Nun könnte man bei dieser Aussage erwägen, dass Chesterton nicht mit seiner literarischen Figur übereinstimmen müsste. Indessen macht ein Blick auf andere fiktionale wie nicht-fiktionale Texte deutlich, dass ihm eine antisemitische Grundeinstellung eigen war. Dafür sprachen Charakterzeichnungen in seinen Erzählungen mit einschlägigen Stereotypen ebenso wie Einschätzungen zu gesellschaftlichen und politischen Problemen. Einen Antisemiten Chesterton kann man sich indessen gar nicht so richtig vorstellen, finden sich bei ihm doch sehr viele progressive Positionen: Er engagierte sich für die Armen und gegen das Großkapital. Er lehnte den britischen Kolonialismus ab und trat für die irische Unabhängigkeit ein. Er verwarf Eugenik, Euthanasie und Rassismus. Auch gegen die Ideologie des deutschen Nationalsozialismus positionierte er sich. Und dann trat er auch für eine eigene Heimstätte für die Juden ein. Er äußerte gar, er sei kein Antisemit, sondern ein Zionist. Wie konnte da der Antisemitismus mit diesen Einstellungen einhergehen?

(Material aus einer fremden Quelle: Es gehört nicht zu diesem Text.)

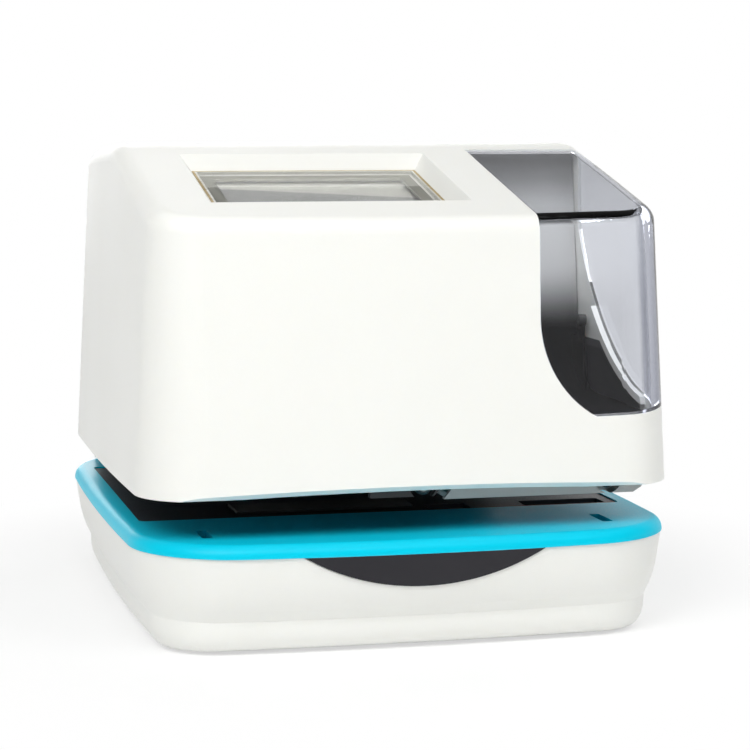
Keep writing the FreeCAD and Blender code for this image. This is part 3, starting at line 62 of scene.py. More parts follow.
def mixColour(tree, factor, first, second, place=(0, 0), blend="MIX"):
    node = addNode(tree, "ShaderNodeMix", place, data_type="RGBA", blend_type=blend, clamp_factor=True)
    for socket, value in ((node.inputs[0], factor), (node.inputs[6], first), (node.inputs[7], second)):
        if isinstance(value, (int, float)):
            socket.default_value = value
        elif isinstance(value, (tuple, list)):
            socket.default_value = (*value[:3], 1.0)
        else:
            link(tree, value, socket)
    return node.outputs[2]


def noiseNode(tree, point, scale, place, detail):
    node = addNode(tree, "ShaderNodeTexNoise", place)
    node.inputs["Detail"].default_value = detail
    link(tree, point, node.inputs["Vector"])
    if isinstance(scale, (int, float)):
        node.inputs["Scale"].default_value = scale
    else:
        link(tree, scale, node.inputs["Scale"])
    return node


def splitPoint(tree, point, place):
    node = addNode(tree, "ShaderNodeSeparateXYZ", place)
    link(tree, point, node.inputs[0])
    return node.outputs


def newGroup(name, inputs, outputs):
    # inputs and outputs are (name, kind, default) with kind Float, Vector or Color
    group = bpy.data.node_groups.new(name, "ShaderNodeTree")
    for label, kind, default in inputs:
        socket = group.interface.new_socket(label, in_out="INPUT", socket_type="NodeSocket" + kind)
        if default is not None:
            socket.default_value = default
    for label, kind in outputs:
        group.interface.new_socket(label, in_out="OUTPUT", socket_type="NodeSocket" + kind)
    start = addNode(group, "NodeGroupInput", (-900, 0))
    end = addNode(group, "NodeGroupOutput", (700, 0))
    return group, start, end


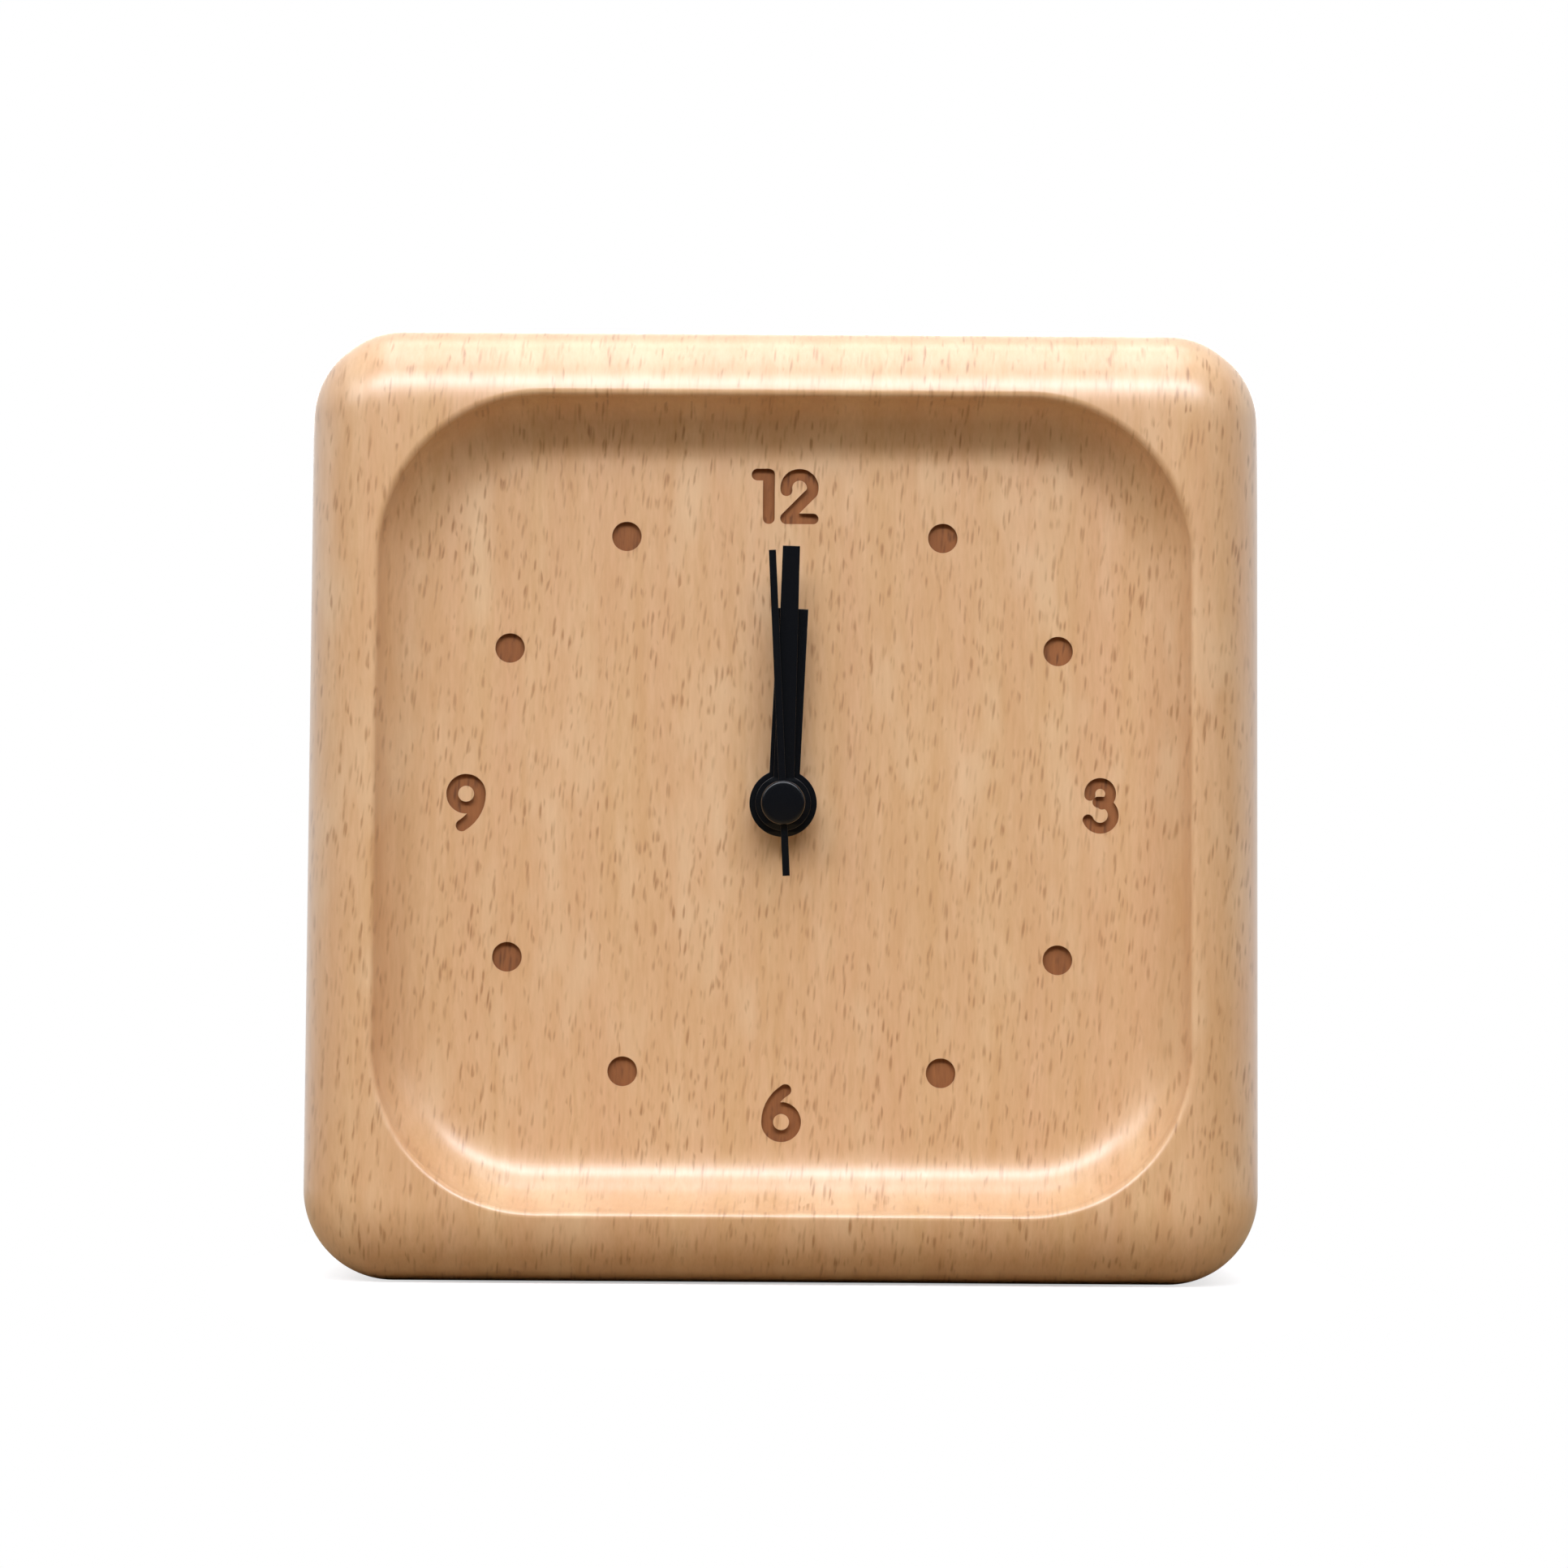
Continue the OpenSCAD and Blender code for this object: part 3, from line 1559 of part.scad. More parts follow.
wooden_case();
rear_cover();
rear_cover_screws();
battery_cover();
movement_front_shell();
movement_rear_shell();
movement_mount_screws();
shell_screws();
middle_plate();
inner_screws();
alarm_wheel();
alarm_idler();
alarm_shaft();
alarm_knob();
alarm_hand();
hour_wheel();
hour_hand();
transfer_wheel();
time_shaft();
time_knob();
centre_wheel();
minute_hand();
third_wheel();
seconds_wheel();
second_hand();
second_hand_cap();
intermediate_wheel();
rotor_arbor();
rotor_magnet();
stator();
coil_core();
coil_bobbin();
coil_winding();
circuit_board();
timing_crystal();
chip_cover();
alarm_contact_spring();
buzzer();
alarm_switch();
switch_contact();
battery();
positive_contact();
negative_contact();
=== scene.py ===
"""Looks of a square beech alarm clock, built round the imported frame.

Sizes are written in millimetres and turned to metres by MM. X runs right, Y from the dial to the back, Z up.
"""

import contextlib
import json
import math

import bmesh
import bpy
from bpy.props import FloatProperty, FloatVectorProperty, PointerProperty
from mathutils import Euler, Matrix, Vector


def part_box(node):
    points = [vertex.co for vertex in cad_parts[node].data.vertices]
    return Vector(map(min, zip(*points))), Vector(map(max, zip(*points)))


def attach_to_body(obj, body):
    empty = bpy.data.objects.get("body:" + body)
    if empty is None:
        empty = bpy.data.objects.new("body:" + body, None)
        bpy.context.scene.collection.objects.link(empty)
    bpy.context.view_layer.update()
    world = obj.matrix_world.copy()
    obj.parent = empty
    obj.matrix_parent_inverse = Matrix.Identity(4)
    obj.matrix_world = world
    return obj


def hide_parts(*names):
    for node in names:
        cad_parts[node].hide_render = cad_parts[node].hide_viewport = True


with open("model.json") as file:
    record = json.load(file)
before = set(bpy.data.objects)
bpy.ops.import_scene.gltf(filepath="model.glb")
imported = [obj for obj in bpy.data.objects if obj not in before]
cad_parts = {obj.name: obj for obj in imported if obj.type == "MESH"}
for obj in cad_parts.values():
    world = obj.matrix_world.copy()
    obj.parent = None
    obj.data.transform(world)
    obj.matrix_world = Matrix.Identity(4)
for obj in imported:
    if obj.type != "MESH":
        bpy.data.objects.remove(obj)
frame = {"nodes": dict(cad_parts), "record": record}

bl_info = {
    "name": "Beech Alarm Clock",
    "version": (1, 0, 0),
    "blender": (4, 5, 0),
    "location": "View3D > Sidebar > Clock",
    "description": "Builds the wooden case, hands, back and stage of a square alarm clock",
    "category": "Add Mesh",
}

MM = 0.001
NODES = frame["nodes"]
CASE_LOW, CASE_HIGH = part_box("wooden_case")
FRONT_Y = CASE_LOW.y / MM
BACK_Y = CASE_HIGH.y / MM
AXIS_Z = (CASE_LOW.z + CASE_HIGH.z) / 2 / MM
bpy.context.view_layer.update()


# Meshes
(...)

Chesterton versuchte gerade mit dem Hinweis auf sein „The New Jerusalem“ von 1920 abzustreiten, dass er ein Judenfeind voller Stereotype war. Gleichwohl belegen allein die erwähnten Auszüge aus der Kriminalgeschichte, dass es sich bei ihm um den Anhänger antisemitischer Verschwörungsvorstellungen handelte. Denn für Chesterton sollten Kapitalismus wie Sozialismus gleichzeitig zur „jüdischen Weltherrschaft“ führen. Diese Auffassung erklärt auch seine antikolonialistische und kapitalismuskritische Grundeinstellung. Insofern sind die Aussagen von Chesterton und von „Fisher“ denn auch inhaltlich deckungsgleich. Übrigens war er Anhänger eines Distributismus, also kein Sozialist. Chesterton wollte eine Gesellschaft von Kleineigentümer, womit er von der Idylle vergangener Zeiten träumte. In den Juden sah er wohl die Moderne mit ihren Umbrüchen verkörpert. Seine Aversionen dagegen führten dann zu den erwähnten Ressentiments, in literarischer Form flossen sie auch in seine Kriminalgeschichten ein.